Por oito votos a três, o Supremo Tribunal Federal (STF) decidiu nesta quinta-feira que os mandatos pertencem aos partidos e que a infidelidade é uma hipótese para cassação de parlamentar. As legendas poderão, se desejarem, requerer diretamente à Presidência da Câmara as vagas dos deputados que migraram para outras siglas a partir do dia 27 de março. Foi nessa data que o Tribunal Superior Eleitoral (TSE) se pronunciou sobre uma consulta do DEM e reconheceu que os partidos são os donos das vagas, e por isso seis ministros a adotaram como base para a validade da regra.
Os ministros também decidiram que o parlamentar terá amplo direito de defesa, antes de qualquer sentença de cassação. O rito processual deverá ser regulamentado por uma resolução do TSE e cada caso será julgado individualmente. O direito de defesa foi justificada pelos ministros como forma de proteger os casos excepcionais, em que a saída do partido se deu por motivo relevante, como a perseguição política ou a mudança de linha programática da legenda.
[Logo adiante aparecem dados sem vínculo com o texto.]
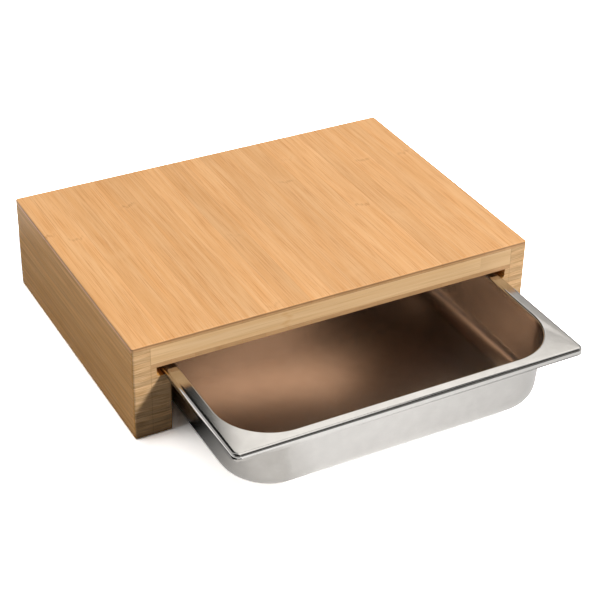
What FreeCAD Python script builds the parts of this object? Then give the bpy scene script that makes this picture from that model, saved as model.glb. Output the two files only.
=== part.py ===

A decisão não tem caráter vinculante – ou seja, não obriga o cumprimento por toda a Justiça -, mas representa uma nova jurisprudência para o assunto, devendo nortear futuros julgamentos no Supremo e nos tribunais eleitorais. "Essa decisão é a necessária restauração do equilíbrio de forças entre as agremiações tal como saíram das urnas", disse a presidente do STF, ministra Ellen Gracie.
Na atual legislatura, 46 deputados mudaram de partido. Desses, 15 saíram após o dia 27 de março. Na quarta-feira (3), um deputado assinou a filiação em uma nova legenda, mas a mudança ainda aguarda oficialização da Câmara.
Recursos
O julgamento foi motivado pelo ajuizamento de mandados de segurança por PPS, DEM e PSDB, que em abril requisitaram à presidência da Câmara a declaração da perda de mandato de 23 deputados que saíram das legendas ao longo da atual legislatura. Na época, o presidente Arlindo Chinaglia negou a posse dos suplentes, alegando que não havia "direito líquido e certo", o que motivou o recurso dos partidos ao STF.
Para os três partidos, a vitória foi parcial. Com base nos mandados, o PSDB não poderá requerer de imediato nenhuma vaga, pois os sete deputados saíram da legenda antes de 27 de março. O mesmo vale para o PPS. No caso do DEM, a possibilidade é de reaver apenas um mandato – o da deputada Jusmari Oliveira (BA), que trocou a legenda pelo PR em abril.
"Mesmo que não seja o ideal, é uma decisão muito boa para as instituições. Não haverá mais barganhas do Executivo sobre os parlamentares", disse o presidente nacional do DEM, deputado Rodrigo Maia (RJ), que acompanhou o julgamento.
O líder do PR na Câmara, deputado Luciano Castro (RR), disse que já está fazendo gestões junto ao Senado para que vote na próxima semana o Projeto de lei Complementar (PLP) 35/07, de sua autoria, que institui a fidelidade partidária. O texto, que foi aprovado em agosto na Câmara, anistia todos os parlamentares que trocaram de partido até 30 de setembro. O PR foi o partido que mais abrigou dissidentes.
O deputado Flávio Dino (PCdoB-MA), que também esteve no STF, afirmou que a decisão "assegura um avanço institucional", mas não exime o Congresso de legislar sobre o tema. Para ele, o novo entendimento deverá apressar a votação do PLP 35/07.
Argumentos
O principal argumento favorável foi de que o sistema político brasileiro consagra os partidos como elementos centrais para a eleição de um candidato. O ministro Celso de Mello, o primeiro a falar e cujo voto estabeleceu os rumos do debate, insistiu que o modelo eleitoral do País baseia-se em dois princípios de fidelidade: ao partido com o qual o candidato se elegeu e ao cidadão que lhe deu o voto. "Qualquer mudança significa fraudar o interesse do povo e lesar o modelo de democracia representativa", disse.
A ministra Ellen Gracie lembrou também que apenas 31 deputados conseguiram se eleger em 2006 com os votos pessoais obtidos. O restante precisou do coeficiente eleitoral, em que são juntados os votos recebidos pela legenda.
Os ministros que votaram contra a fidelidade argumentaram que a Constituição não estabelece a infidelidade entre as hipóteses de perda de mandato. "Não me parece adequado resolver a questão à luz de princípios supostamente existentes na Constituição", disse o ministro Joaquim Barbosa.